** BEGIN Material provided **

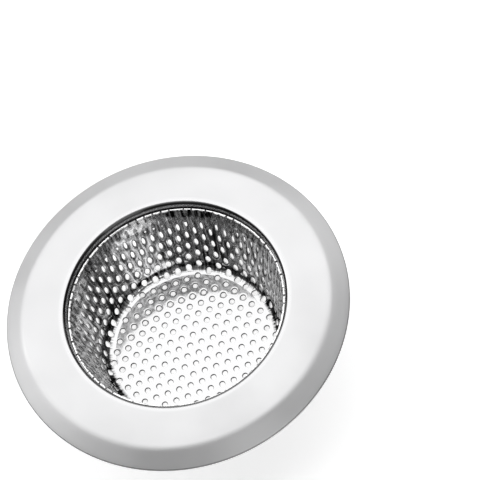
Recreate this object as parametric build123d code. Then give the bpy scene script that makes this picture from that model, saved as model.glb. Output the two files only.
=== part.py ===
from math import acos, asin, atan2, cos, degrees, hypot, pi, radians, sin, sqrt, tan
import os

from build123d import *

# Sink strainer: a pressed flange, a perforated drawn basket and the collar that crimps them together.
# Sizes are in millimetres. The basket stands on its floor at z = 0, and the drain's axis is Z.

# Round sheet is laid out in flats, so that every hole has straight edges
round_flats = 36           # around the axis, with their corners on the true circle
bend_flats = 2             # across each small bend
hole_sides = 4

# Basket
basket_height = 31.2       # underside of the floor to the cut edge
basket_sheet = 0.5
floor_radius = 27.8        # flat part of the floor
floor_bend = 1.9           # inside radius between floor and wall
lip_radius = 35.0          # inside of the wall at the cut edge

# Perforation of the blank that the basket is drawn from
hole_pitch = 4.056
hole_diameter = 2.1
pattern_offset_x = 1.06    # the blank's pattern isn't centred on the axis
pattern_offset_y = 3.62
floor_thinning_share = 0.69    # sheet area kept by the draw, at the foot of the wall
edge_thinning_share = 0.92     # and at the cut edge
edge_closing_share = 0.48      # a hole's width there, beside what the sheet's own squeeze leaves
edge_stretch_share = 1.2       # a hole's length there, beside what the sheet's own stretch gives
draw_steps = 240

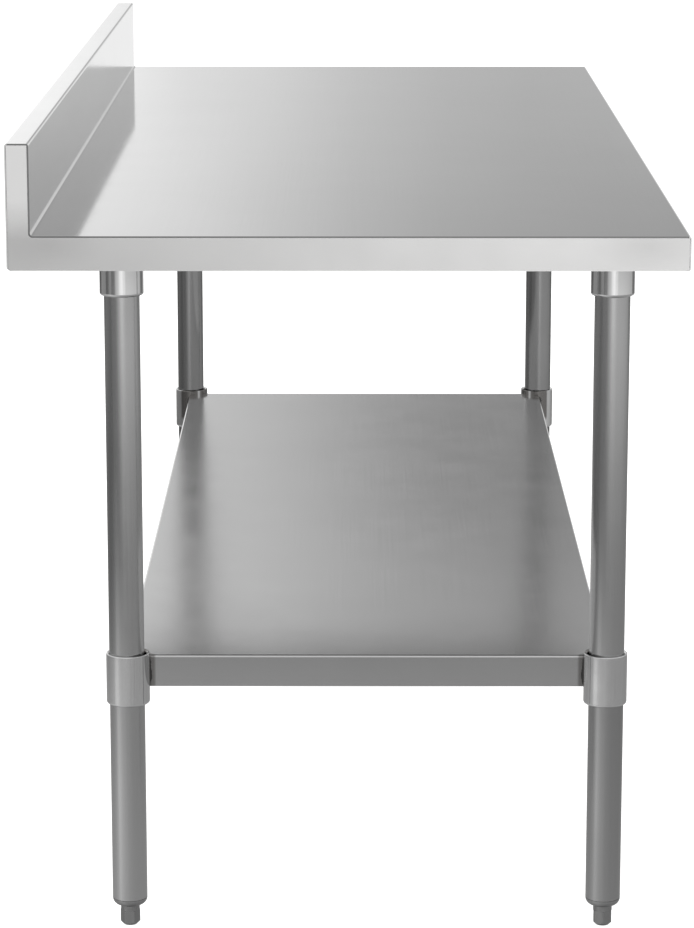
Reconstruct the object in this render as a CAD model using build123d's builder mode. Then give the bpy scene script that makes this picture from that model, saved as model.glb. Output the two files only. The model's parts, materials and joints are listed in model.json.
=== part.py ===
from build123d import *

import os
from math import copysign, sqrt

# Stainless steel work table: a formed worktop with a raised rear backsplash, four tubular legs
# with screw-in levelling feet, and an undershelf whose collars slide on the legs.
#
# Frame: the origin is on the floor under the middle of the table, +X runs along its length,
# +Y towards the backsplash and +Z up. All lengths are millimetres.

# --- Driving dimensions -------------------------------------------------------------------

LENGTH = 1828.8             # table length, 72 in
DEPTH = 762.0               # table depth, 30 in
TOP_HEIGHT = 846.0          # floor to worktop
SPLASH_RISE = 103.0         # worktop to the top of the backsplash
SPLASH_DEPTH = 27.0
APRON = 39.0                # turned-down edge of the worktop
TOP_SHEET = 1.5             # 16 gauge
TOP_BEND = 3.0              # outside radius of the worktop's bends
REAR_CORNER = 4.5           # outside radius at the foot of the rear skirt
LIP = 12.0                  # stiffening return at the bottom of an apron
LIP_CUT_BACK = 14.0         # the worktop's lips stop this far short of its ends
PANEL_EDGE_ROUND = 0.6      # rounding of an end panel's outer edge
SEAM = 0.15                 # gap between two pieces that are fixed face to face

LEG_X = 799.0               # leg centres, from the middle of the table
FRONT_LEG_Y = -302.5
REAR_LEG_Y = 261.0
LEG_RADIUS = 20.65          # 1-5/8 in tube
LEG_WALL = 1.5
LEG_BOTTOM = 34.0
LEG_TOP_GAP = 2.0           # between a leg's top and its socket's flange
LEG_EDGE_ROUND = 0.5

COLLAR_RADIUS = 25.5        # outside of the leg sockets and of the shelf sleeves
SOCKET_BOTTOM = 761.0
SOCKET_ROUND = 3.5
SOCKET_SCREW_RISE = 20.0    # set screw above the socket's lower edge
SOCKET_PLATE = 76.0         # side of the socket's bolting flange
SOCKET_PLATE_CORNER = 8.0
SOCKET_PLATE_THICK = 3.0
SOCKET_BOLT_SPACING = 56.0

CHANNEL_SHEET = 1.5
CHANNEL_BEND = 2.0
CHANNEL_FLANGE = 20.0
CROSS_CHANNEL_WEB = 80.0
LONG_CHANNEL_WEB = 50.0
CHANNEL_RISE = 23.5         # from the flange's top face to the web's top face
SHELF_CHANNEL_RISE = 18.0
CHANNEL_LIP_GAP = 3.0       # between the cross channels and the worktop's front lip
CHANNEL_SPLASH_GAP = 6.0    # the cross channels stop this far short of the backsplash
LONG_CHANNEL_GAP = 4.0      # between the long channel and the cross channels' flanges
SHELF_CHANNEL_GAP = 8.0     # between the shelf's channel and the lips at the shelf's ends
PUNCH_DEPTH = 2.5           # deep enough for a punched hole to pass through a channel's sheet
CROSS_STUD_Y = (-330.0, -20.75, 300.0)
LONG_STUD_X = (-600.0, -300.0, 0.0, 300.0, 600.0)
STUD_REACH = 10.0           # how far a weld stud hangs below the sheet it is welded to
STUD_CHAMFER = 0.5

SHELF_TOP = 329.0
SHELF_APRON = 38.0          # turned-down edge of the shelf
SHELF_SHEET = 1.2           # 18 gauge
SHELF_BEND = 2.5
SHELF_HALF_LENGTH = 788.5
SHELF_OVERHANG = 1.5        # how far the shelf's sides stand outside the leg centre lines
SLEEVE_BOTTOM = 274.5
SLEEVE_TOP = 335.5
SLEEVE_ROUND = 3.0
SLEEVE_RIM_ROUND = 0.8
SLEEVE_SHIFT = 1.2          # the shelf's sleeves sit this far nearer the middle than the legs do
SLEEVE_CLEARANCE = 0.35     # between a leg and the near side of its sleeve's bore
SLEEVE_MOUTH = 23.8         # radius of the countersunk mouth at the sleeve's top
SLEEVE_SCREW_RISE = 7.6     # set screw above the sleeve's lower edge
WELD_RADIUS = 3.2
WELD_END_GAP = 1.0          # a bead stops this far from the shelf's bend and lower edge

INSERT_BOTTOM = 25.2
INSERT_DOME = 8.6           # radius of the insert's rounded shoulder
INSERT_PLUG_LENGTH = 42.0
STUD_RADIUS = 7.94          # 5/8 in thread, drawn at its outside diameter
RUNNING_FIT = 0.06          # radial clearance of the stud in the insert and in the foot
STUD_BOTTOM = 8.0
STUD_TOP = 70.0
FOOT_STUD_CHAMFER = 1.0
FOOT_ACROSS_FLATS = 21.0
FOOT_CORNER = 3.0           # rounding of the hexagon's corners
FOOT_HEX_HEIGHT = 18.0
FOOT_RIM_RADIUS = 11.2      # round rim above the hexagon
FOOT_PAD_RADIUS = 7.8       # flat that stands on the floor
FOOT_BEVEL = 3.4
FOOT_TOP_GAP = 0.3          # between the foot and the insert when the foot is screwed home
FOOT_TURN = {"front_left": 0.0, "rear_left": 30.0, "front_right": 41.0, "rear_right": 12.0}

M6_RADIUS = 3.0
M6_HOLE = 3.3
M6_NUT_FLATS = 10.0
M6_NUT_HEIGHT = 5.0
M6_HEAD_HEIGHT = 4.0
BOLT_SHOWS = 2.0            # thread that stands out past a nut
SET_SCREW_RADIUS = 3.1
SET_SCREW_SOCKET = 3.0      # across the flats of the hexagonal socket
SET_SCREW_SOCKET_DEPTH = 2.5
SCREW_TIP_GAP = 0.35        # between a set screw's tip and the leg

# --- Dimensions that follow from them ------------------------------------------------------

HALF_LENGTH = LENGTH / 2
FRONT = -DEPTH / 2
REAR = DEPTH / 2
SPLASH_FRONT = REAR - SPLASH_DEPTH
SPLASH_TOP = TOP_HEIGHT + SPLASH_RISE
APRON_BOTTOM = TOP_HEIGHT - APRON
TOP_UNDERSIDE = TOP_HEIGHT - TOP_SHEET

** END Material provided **

Required work:
Print all of the entries exactly as they are written.

Answer to the exercise:
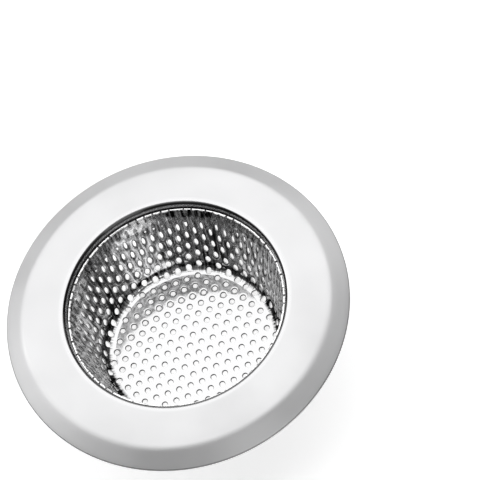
Recreate this object as parametric build123d code. Then give the bpy scene script that makes this picture from that model, saved as model.glb. Output the two files only.
=== part.py ===
from math import acos, asin, atan2, cos, degrees, hypot, pi, radians, sin, sqrt, tan
import os

from build123d import *

# Sink strainer: a pressed flange, a perforated drawn basket and the collar that crimps them together.
# Sizes are in millimetres. The basket stands on its floor at z = 0, and the drain's axis is Z.

# Round sheet is laid out in flats, so that every hole has straight edges
round_flats = 36           # around the axis, with their corners on the true circle
bend_flats = 2             # across each small bend
hole_sides = 4

# Basket
basket_height = 31.2       # underside of the floor to the cut edge
basket_sheet = 0.5
floor_radius = 27.8        # flat part of the floor
floor_bend = 1.9           # inside radius between floor and wall
lip_radius = 35.0          # inside of the wall at the cut edge

# Perforation of the blank that the basket is drawn from
hole_pitch = 4.056
hole_diameter = 2.1
pattern_offset_x = 1.06    # the blank's pattern isn't centred on the axis
pattern_offset_y = 3.62
floor_thinning_share = 0.69    # sheet area kept by the draw, at the foot of the wall
edge_thinning_share = 0.92     # and at the cut edge
edge_closing_share = 0.48      # a hole's width there, beside what the sheet's own squeeze leaves
edge_stretch_share = 1.2       # a hole's length there, beside what the sheet's own stretch gives
draw_steps = 240

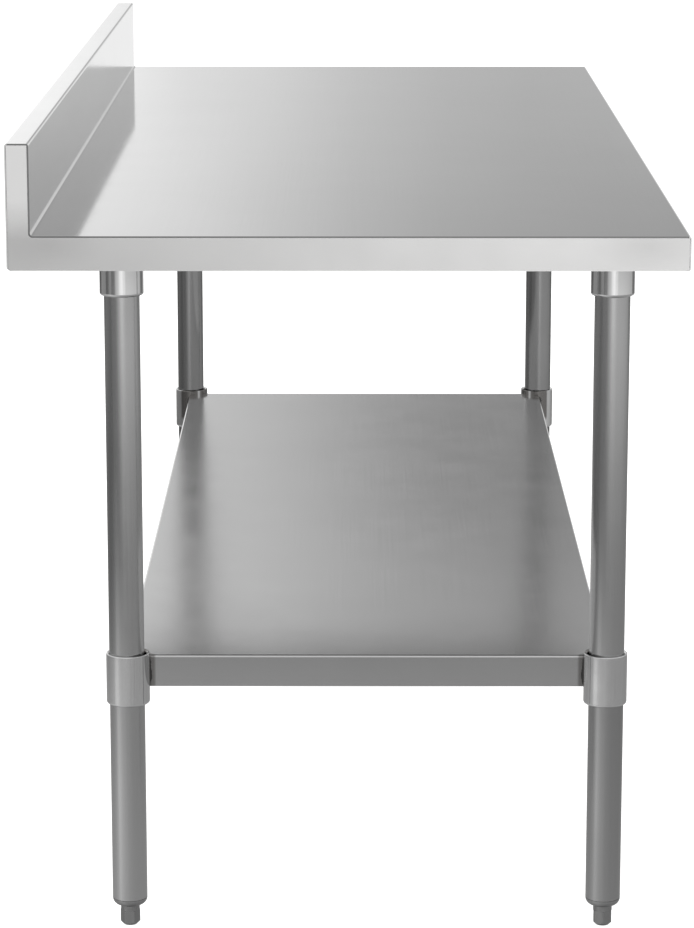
Reconstruct the object in this render as a CAD model using build123d's builder mode. Then give the bpy scene script that makes this picture from that model, saved as model.glb. Output the two files only. The model's parts, materials and joints are listed in model.json.
=== part.py ===
from build123d import *

import os
from math import copysign, sqrt

# Stainless steel work table: a formed worktop with a raised rear backsplash, four tubular legs
# with screw-in levelling feet, and an undershelf whose collars slide on the legs.
#
# Frame: the origin is on the floor under the middle of the table, +X runs along its length,
# +Y towards the backsplash and +Z up. All lengths are millimetres.

# --- Driving dimensions -------------------------------------------------------------------

LENGTH = 1828.8             # table length, 72 in
DEPTH = 762.0               # table depth, 30 in
TOP_HEIGHT = 846.0          # floor to worktop
SPLASH_RISE = 103.0         # worktop to the top of the backsplash
SPLASH_DEPTH = 27.0
APRON = 39.0                # turned-down edge of the worktop
TOP_SHEET = 1.5             # 16 gauge
TOP_BEND = 3.0              # outside radius of the worktop's bends
REAR_CORNER = 4.5           # outside radius at the foot of the rear skirt
LIP = 12.0                  # stiffening return at the bottom of an apron
LIP_CUT_BACK = 14.0         # the worktop's lips stop this far short of its ends
PANEL_EDGE_ROUND = 0.6      # rounding of an end panel's outer edge
SEAM = 0.15                 # gap between two pieces that are fixed face to face

LEG_X = 799.0               # leg centres, from the middle of the table
FRONT_LEG_Y = -302.5
REAR_LEG_Y = 261.0
LEG_RADIUS = 20.65          # 1-5/8 in tube
LEG_WALL = 1.5
LEG_BOTTOM = 34.0
LEG_TOP_GAP = 2.0           # between a leg's top and its socket's flange
LEG_EDGE_ROUND = 0.5

COLLAR_RADIUS = 25.5        # outside of the leg sockets and of the shelf sleeves
SOCKET_BOTTOM = 761.0
SOCKET_ROUND = 3.5
SOCKET_SCREW_RISE = 20.0    # set screw above the socket's lower edge
SOCKET_PLATE = 76.0         # side of the socket's bolting flange
SOCKET_PLATE_CORNER = 8.0
SOCKET_PLATE_THICK = 3.0
SOCKET_BOLT_SPACING = 56.0

CHANNEL_SHEET = 1.5
CHANNEL_BEND = 2.0
CHANNEL_FLANGE = 20.0
CROSS_CHANNEL_WEB = 80.0
LONG_CHANNEL_WEB = 50.0
CHANNEL_RISE = 23.5         # from the flange's top face to the web's top face
SHELF_CHANNEL_RISE = 18.0
CHANNEL_LIP_GAP = 3.0       # between the cross channels and the worktop's front lip
CHANNEL_SPLASH_GAP = 6.0    # the cross channels stop this far short of the backsplash
LONG_CHANNEL_GAP = 4.0      # between the long channel and the cross channels' flanges
SHELF_CHANNEL_GAP = 8.0     # between the shelf's channel and the lips at the shelf's ends
PUNCH_DEPTH = 2.5           # deep enough for a punched hole to pass through a channel's sheet
CROSS_STUD_Y = (-330.0, -20.75, 300.0)
LONG_STUD_X = (-600.0, -300.0, 0.0, 300.0, 600.0)
STUD_REACH = 10.0           # how far a weld stud hangs below the sheet it is welded to
STUD_CHAMFER = 0.5

SHELF_TOP = 329.0
SHELF_APRON = 38.0          # turned-down edge of the shelf
SHELF_SHEET = 1.2           # 18 gauge
SHELF_BEND = 2.5
SHELF_HALF_LENGTH = 788.5
SHELF_OVERHANG = 1.5        # how far the shelf's sides stand outside the leg centre lines
SLEEVE_BOTTOM = 274.5
SLEEVE_TOP = 335.5
SLEEVE_ROUND = 3.0
SLEEVE_RIM_ROUND = 0.8
SLEEVE_SHIFT = 1.2          # the shelf's sleeves sit this far nearer the middle than the legs do
SLEEVE_CLEARANCE = 0.35     # between a leg and the near side of its sleeve's bore
SLEEVE_MOUTH = 23.8         # radius of the countersunk mouth at the sleeve's top
SLEEVE_SCREW_RISE = 7.6     # set screw above the sleeve's lower edge
WELD_RADIUS = 3.2
WELD_END_GAP = 1.0          # a bead stops this far from the shelf's bend and lower edge

INSERT_BOTTOM = 25.2
INSERT_DOME = 8.6           # radius of the insert's rounded shoulder
INSERT_PLUG_LENGTH = 42.0
STUD_RADIUS = 7.94          # 5/8 in thread, drawn at its outside diameter
RUNNING_FIT = 0.06          # radial clearance of the stud in the insert and in the foot
STUD_BOTTOM = 8.0
STUD_TOP = 70.0
FOOT_STUD_CHAMFER = 1.0
FOOT_ACROSS_FLATS = 21.0
FOOT_CORNER = 3.0           # rounding of the hexagon's corners
FOOT_HEX_HEIGHT = 18.0
FOOT_RIM_RADIUS = 11.2      # round rim above the hexagon
FOOT_PAD_RADIUS = 7.8       # flat that stands on the floor
FOOT_BEVEL = 3.4
FOOT_TOP_GAP = 0.3          # between the foot and the insert when the foot is screwed home
FOOT_TURN = {"front_left": 0.0, "rear_left": 30.0, "front_right": 41.0, "rear_right": 12.0}

M6_RADIUS = 3.0
M6_HOLE = 3.3
M6_NUT_FLATS = 10.0
M6_NUT_HEIGHT = 5.0
M6_HEAD_HEIGHT = 4.0
BOLT_SHOWS = 2.0            # thread that stands out past a nut
SET_SCREW_RADIUS = 3.1
SET_SCREW_SOCKET = 3.0      # across the flats of the hexagonal socket
SET_SCREW_SOCKET_DEPTH = 2.5
SCREW_TIP_GAP = 0.35        # between a set screw's tip and the leg

# --- Dimensions that follow from them ------------------------------------------------------

HALF_LENGTH = LENGTH / 2
FRONT = -DEPTH / 2
REAR = DEPTH / 2
SPLASH_FRONT = REAR - SPLASH_DEPTH
SPLASH_TOP = TOP_HEIGHT + SPLASH_RISE
APRON_BOTTOM = TOP_HEIGHT - APRON
TOP_UNDERSIDE = TOP_HEIGHT - TOP_SHEET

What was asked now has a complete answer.